**Instruction:** The data below needs to be returned exactly, line for line.

—————

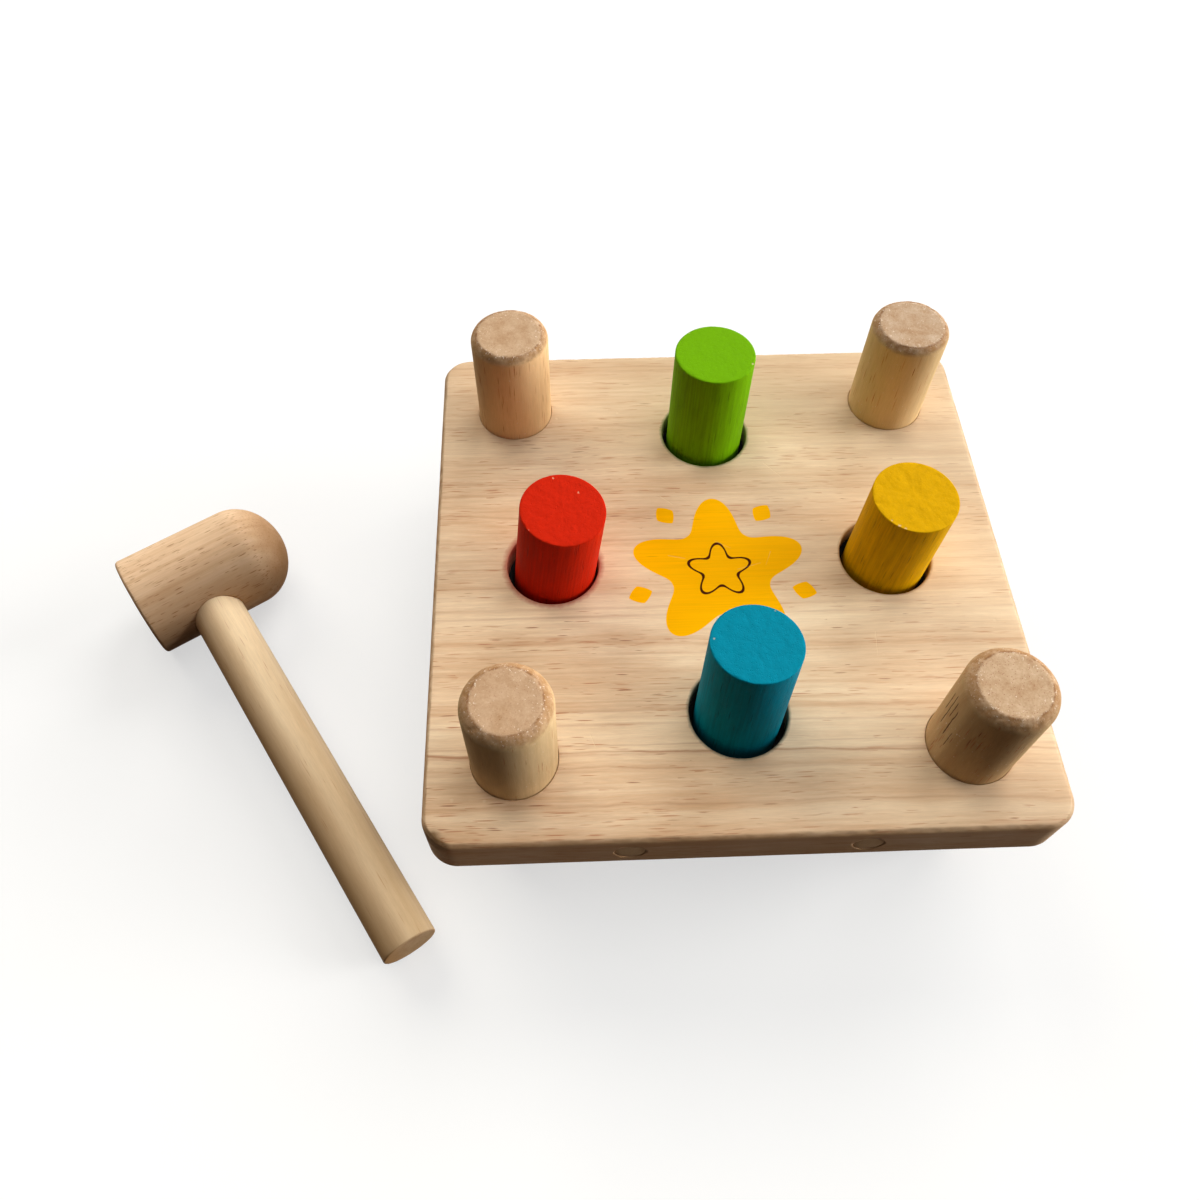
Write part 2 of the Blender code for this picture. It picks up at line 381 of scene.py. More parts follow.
def make_board(name, centre, half, half_height, peg_holes, post_holes):
    """A rounded slab with its holes, in one closed mesh."""
    shape = bmesh.new()
    wear = board_wear(half)
    rows = []
    for inset, height, (out, up) in edge_rows(half_height):
        row = []
        for side, away in outline(half, BOARD_CORNER_RADIUS, BOARD_OUTLINE_STEP):
            point = Vector((*(side - away * inset), height))
            normal = Vector((*(away * out), up))
            row.append(point - normal * wear(point, normal))
        rows.append(row)
    loops = [add_rows(shape, rows)]
    groove = (GROOVE_RADIUS, GROOVE_HALF_HEIGHT)
    peg_rows = hole_rows(half_height, HOLE_RADIUS, HOLE_RIM_ROUND, groove)
    post_rows = hole_rows(half_height, POST_RADIUS + GLUE_LINE, POST_HOLE_RIM_ROUND)
    round_holes = ((peg_holes, peg_rows, PEG_HOLE_SIDES), (post_holes, post_rows, POST_HOLE_SIDES))
    for places, profile, segments in round_holes:
        angles = [-2 * math.pi * k / segments for k in range(segments)]
        for x, y in places:
            rows = []
            for radius, height in profile:
                rows.append([(x + radius * math.cos(a), y + radius * math.sin(a), height) for a in angles])
            loops.append(add_rows(shape, rows))
    for end in (0, -1):
        edges = [edge for loop in loops for edge in ring_edges(shape, loop[end])]
        bmesh.ops.triangle_fill(shape, use_beauty=True, edges=edges)
    bmesh.ops.recalc_face_normals(shape, faces=shape.faces)
    mesh = bpy.data.meshes.new(name)
    shape.to_mesh(mesh)
    shape.free()
    mesh.shade_smooth()
    mesh.set_sharp_from_angle(angle=BOARD_SHARP_ANGLE)
    board = add_object(name, mesh)
    board.location = centre
    return board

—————

**Result below:**
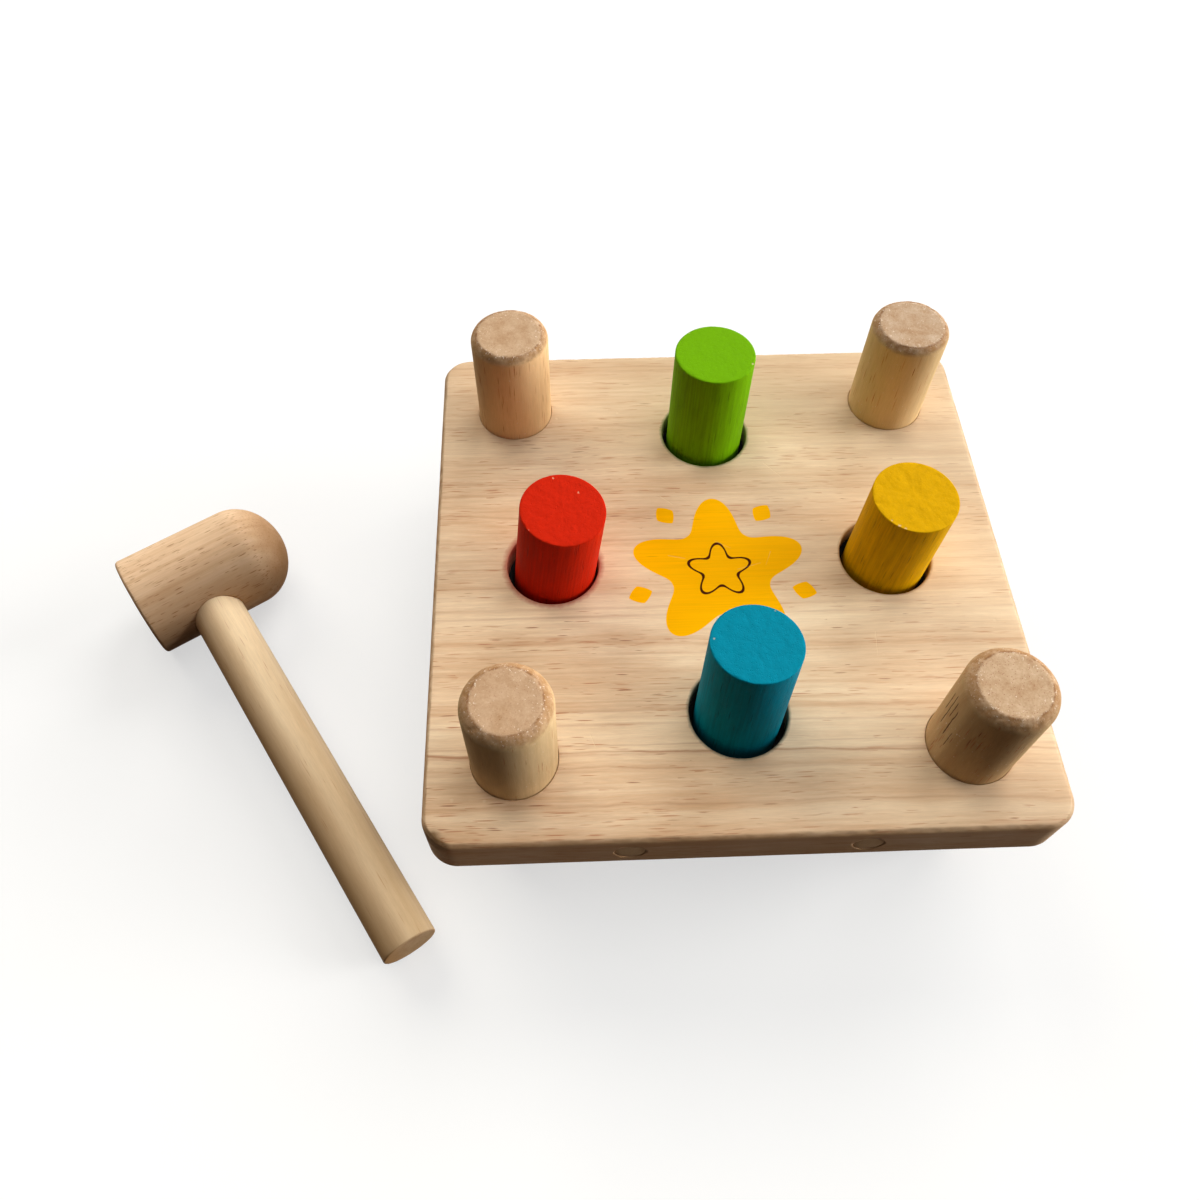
Write part 2 of the Blender code for this picture. It picks up at line 381 of scene.py. More parts follow.
def make_board(name, centre, half, half_height, peg_holes, post_holes):
    """A rounded slab with its holes, in one closed mesh."""
    shape = bmesh.new()
    wear = board_wear(half)
    rows = []
    for inset, height, (out, up) in edge_rows(half_height):
        row = []
        for side, away in outline(half, BOARD_CORNER_RADIUS, BOARD_OUTLINE_STEP):
            point = Vector((*(side - away * inset), height))
            normal = Vector((*(away * out), up))
            row.append(point - normal * wear(point, normal))
        rows.append(row)
    loops = [add_rows(shape, rows)]
    groove = (GROOVE_RADIUS, GROOVE_HALF_HEIGHT)
    peg_rows = hole_rows(half_height, HOLE_RADIUS, HOLE_RIM_ROUND, groove)
    post_rows = hole_rows(half_height, POST_RADIUS + GLUE_LINE, POST_HOLE_RIM_ROUND)
    round_holes = ((peg_holes, peg_rows, PEG_HOLE_SIDES), (post_holes, post_rows, POST_HOLE_SIDES))
    for places, profile, segments in round_holes:
        angles = [-2 * math.pi * k / segments for k in range(segments)]
        for x, y in places:
            rows = []
            for radius, height in profile:
                rows.append([(x + radius * math.cos(a), y + radius * math.sin(a), height) for a in angles])
            loops.append(add_rows(shape, rows))
    for end in (0, -1):
        edges = [edge for loop in loops for edge in ring_edges(shape, loop[end])]
        bmesh.ops.triangle_fill(shape, use_beauty=True, edges=edges)
    bmesh.ops.recalc_face_normals(shape, faces=shape.faces)
    mesh = bpy.data.meshes.new(name)
    shape.to_mesh(mesh)
    shape.free()
    mesh.shade_smooth()
    mesh.set_sharp_from_angle(angle=BOARD_SHARP_ANGLE)
    board = add_object(name, mesh)
    board.location = centre
    return board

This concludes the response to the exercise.